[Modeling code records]
━━━━━━━━━━━━━━━━━━━━

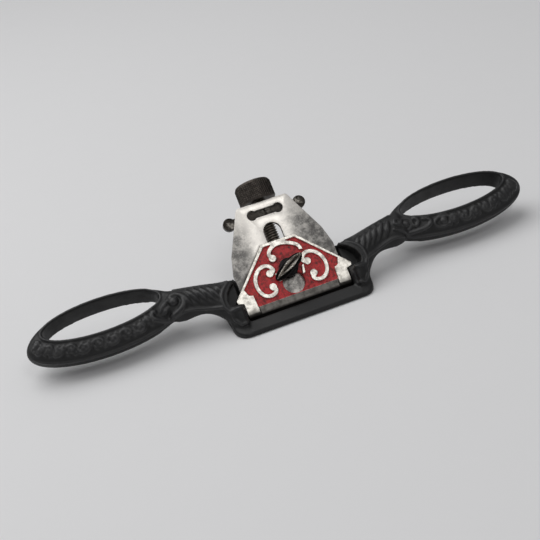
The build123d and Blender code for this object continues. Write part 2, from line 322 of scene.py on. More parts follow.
def mottleGroup():
    # blotches of two sizes, for patina and uneven paint
    inputs = [("Scale", number, 300.0), ("Low", number, 0.35), ("High", number, 0.65)]
    tree, start, end = newGroup("mottle", inputs, [("Mask", number), ("Fine", number)])
    place = objectPlace(tree)
    scale = start.outputs["Scale"]
    broad = noiseAt(tree, place, scale, 4.0, 0.62)
    fine = noiseAt(tree, place, times(tree, scale, 5.5), 3.0, 0.6)
    both = plus(tree, times(tree, broad, 0.7), times(tree, fine, 0.3))
    tree.links.new(spread(tree, both, start.outputs["Low"], start.outputs["High"]), end.inputs["Mask"])
    tree.links.new(fine, end.inputs["Fine"])
    return tree


def wearAndHollowShadeGroup():
    # masks for convex edges, broken up by noise, and for hollows, which carry painted shade on the casting
    # and the cap
    inputs = [("From", number, 0.52), ("To", number, 0.58), ("Scale", number, 500.0)]
    tree, start, end = newGroup("edgeWearAndHollowShade", inputs, [("Mask", number), ("Hollow", number)])
    sharp = tree.nodes.new("ShaderNodeNewGeometry").outputs["Pointiness"]
    edge = spread(tree, sharp, start.outputs["From"], start.outputs["To"])
    noise = noiseAt(tree, objectPlace(tree), start.outputs["Scale"], 3.0)
    broken = spread(tree, noise, 0.35, 0.6)
    tree.links.new(times(tree, edge, broken), end.inputs["Mask"])
    tree.links.new(spread(tree, sharp, 0.5, 0.42), end.inputs["Hollow"])
    return tree


def grainGroup():
    # fine cast or ground grain, as a height
    inputs = [("Scale", number, 1500.0), ("Stretch", triple, (1, 1, 1)), ("Turn", triple, (0, 0, 0))]
    tree, start, end = newGroup("grain", inputs, [("Height", number)])
    turn, stretch = start.outputs["Turn"], start.outputs["Stretch"]
    inputs = {"Vector": objectPlace(tree), "Rotation": turn, "Scale": stretch}
    turned = addNode(tree, "ShaderNodeMapping", inputs).outputs[0]
    tree.links.new(noiseAt(tree, turned, start.outputs["Scale"], 4.0, 0.7), end.inputs["Height"])
    return tree


def placeGroup(tree, group, **inputs):
    made = tree.nodes.new("ShaderNodeGroup")
    made.node_tree = group
    for key, value in inputs.items():
        made.inputs[key].default_value = value
    return made


def newMaterial(name, metallic, coat=0.0, coatRough=0.2, specular=0.5):
    paint = bpy.data.materials.new(name)
    paint.use_nodes = True
    tree = paint.node_tree
    shader = tree.nodes["Principled BSDF"]
    shader.inputs["Metallic"].default_value = metallic
    shader.inputs["Coat Weight"].default_value = coat
    shader.inputs["Coat Roughness"].default_value = coatRough
    shader.inputs["Specular IOR Level"].default_value = specular
    return paint, tree, shader


def bumpInto(tree, shader, height, distance, strength):
    inputs = {"Height": height, "Distance": distance * mm, "Strength": strength}
    bump = addNode(tree, "ShaderNodeBump", inputs)
    tree.links.new(bump.outputs[0], shader.inputs["Normal"])


mottle = mottleGroup()
edgeWearAndHollowShade = wearAndHollowShadeGroup()
grain = grainGroup()


# body casting

casting = {
    "baseVoxel": 0.5, "voxel": 0.42, "smoothRounds": 1, "triangles": 190000,
    "blends": [(55.5, 68.0, 100.0, 40), (28.4, 38.0, 2.6, 12)],  # x from, x to, highest v, rounds
    "flatSole": 1.5,  # nothing is blended below this height
    "dropTilt": (0.0, -0.57, 0.82), "dropFrom": 100.0,  # relief is dropped on the skin along this line
    "sink": 0.05, "startShare": 0.55, "ballFlat": 0.75,
    "proud": (0.1, 0.8),  # heights over the skin where relief starts to count as raised, and does in full
    # two tones are the ends of a mottle, and a tone with a number is laid over with that strength
    # the ground tones are painted shade between the relief, the raised tones a painted highlight on the
    # relief
    "groundShadeBlack": ((0.0035, 0.0035, 0.0037), (0.0080, 0.0080, 0.0084)),
    "raisedHighlightBlack": ((0.015, 0.015, 0.016), (0.026, 0.0255, 0.026)),
    # the hollow tone is painted shade in the creases
    "wornBrown": (0.45, (0.062, 0.050, 0.042)), "hollowShadeBlack": (0.85, (0.0015, 0.0015, 0.0015)),
    "rough": (0.50, 0.64), "raisedShine": 0.16,
}

# x out from the middle and v up the leaning face of the casting, both in mm
loop = {"centreX": 92.0, "centreV": 21.1, "rimHalf": 28.9, "rimDepth": 8.9,
        "ridgeHalf": 37.3, "ridgeDepth": 13.4, "ridgeV": 16.0,
        "rimShare": 0.03, "ridgeShare": 0.97, "ridgeFrom": 11, "ridgeTo": 161, "step": 6,
        "rimBead": 0.72, "bead": 0.9, "beadEnd": 4}

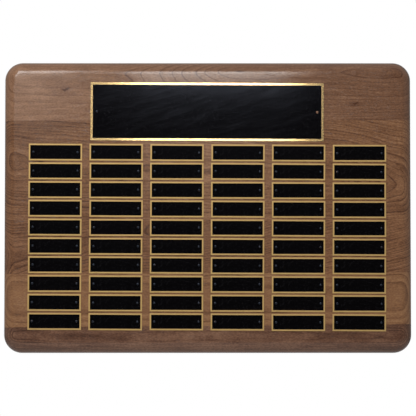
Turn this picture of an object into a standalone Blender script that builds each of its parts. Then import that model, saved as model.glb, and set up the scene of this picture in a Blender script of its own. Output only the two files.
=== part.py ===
"""A walnut wall plaque: five glued staves, a header plate and sixty blank nameplates.

Metres, +Z up. The front faces -Y and +X is to the right seen from the front.
The origin is the centre of the flat back, which lies against the wall.
"""

import math

import bmesh
import bpy

INCH = 0.0254

# The board: outline, thickness, and the rounding of its front and back edges.
BOARD_W = 21 * INCH
BOARD_H = 15 * INCH
BOARD_T = 13 / 16 * INCH
CORNER_R = 15 / 16 * INCH
FRONT_R = 5 / 8 * INCH
BACK_R = 1 / 16 * INCH
CORNER_STEPS = 8
FRONT_STEPS = 6
BACK_STEPS = 2

# The glue joints, from the top: height at the middle of the board, and rise to the right in degrees.
STAVE_JOINTS = ((0.1135, 0.10), (-0.0177, 0.20), (-0.0860, 0.25), (-0.1545, 0.47))

# Touching pieces keep this gap, and a cutter reaches this far past the face it opens.
GAP = 0.0003
PAST = 0.001

# Engraving plates. They are set by hand, so they turn a little from the board's edges.
PLATE_T = 0.032 * INCH
PLATE_TURN = math.radians(0.25)
HEADER_W = 12 * INCH
HEADER_H = 3 * INCH
HEADER_X = -0.0008
HEADER_Z = 0.1248
NAMEPLATE_W = 2.75 * INCH
NAMEPLATE_H = 0.875 * INCH
COLUMNS = 6
ROWS = 10
COLUMN_PITCH = 3.125 * INCH
ROW_PITCH = 0.02452
GRID_X = -0.00075
GRID_Z = -0.0391

# Each nameplate object is an upright pair, joined at the back by a thin web.
WEB_W = 0.012
WEB_T = 0.00035

# Escutcheon pins that hold the header plate.
PIN_FROM_END = 0.0083
PIN_HEAD_R = 0.0016
PIN_HEAD_H = 0.0009
PIN_SHANK_R = 0.00065
PIN_LENGTH = 0.011
PIN_POINT = 0.0015
PIN_STEPS = 16

# Steel keyhole hangers, let in flush with the back of the top stave.
HANGER_SPACING = 16 * INCH
HANGER_Z = 0.150
HANGER_W = 5 / 8 * INCH
HANGER_H = 2 * INCH
HANGER_T = 0.0016
HANGER_CORNER_R = 0.003
KEYHOLE_R = 3 / 16 * INCH
KEYSLOT_R = 3 / 32 * INCH
KEYHOLE_DROP = 0.006
KEYSLOT_RISE = 0.006
POCKET_R = 0.00625
POCKET_DEPTH = 0.009
ARC_STEPS = 8

# Flat-head wood screws of the hangers.
SCREW_FROM_MIDDLE = 0.020
SCREW_HEAD_R = 0.0028
SCREW_HEAD_H = 0.0012
SCREW_SHANK_R = 0.0014
SCREW_LENGTH = 0.5 * INCH
SCREW_POINT = 0.003
SCREW_STEPS = 16

FRONT_Y = -BOARD_T
PLATE_BACK_Y = FRONT_Y - GAP
PLATE_FRONT_Y = PLATE_BACK_Y - PLATE_T

# Colours are linear red, green and blue.
WALNUT_TONES = (
    (0.202, 0.112, 0.072),
    (0.162, 0.080, 0.047),
    (0.153, 0.076, 0.042),
    (0.191, 0.095, 0.050),
    (0.112, 0.058, 0.036),
)
BLACK_LACQUER = (0.012, 0.012, 0.014)
PIN_METAL = (0.10, 0.085, 0.075)
ZINC = (0.55, 0.56, 0.58)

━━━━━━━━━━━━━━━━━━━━

**THE TASK:** Extract the span of lines that starts with the line containing "Turn this picture" and ends with the line containing "INCH = 0.0254". Keep it exact and add nothing.

**EXERCISE RESULT:**
Turn this picture of an object into a standalone Blender script that builds each of its parts. Then import that model, saved as model.glb, and set up the scene of this picture in a Blender script of its own. Output only the two files.
=== part.py ===
"""A walnut wall plaque: five glued staves, a header plate and sixty blank nameplates.

Metres, +Z up. The front faces -Y and +X is to the right seen from the front.
The origin is the centre of the flat back, which lies against the wall.
"""

import math

import bmesh
import bpy

INCH = 0.0254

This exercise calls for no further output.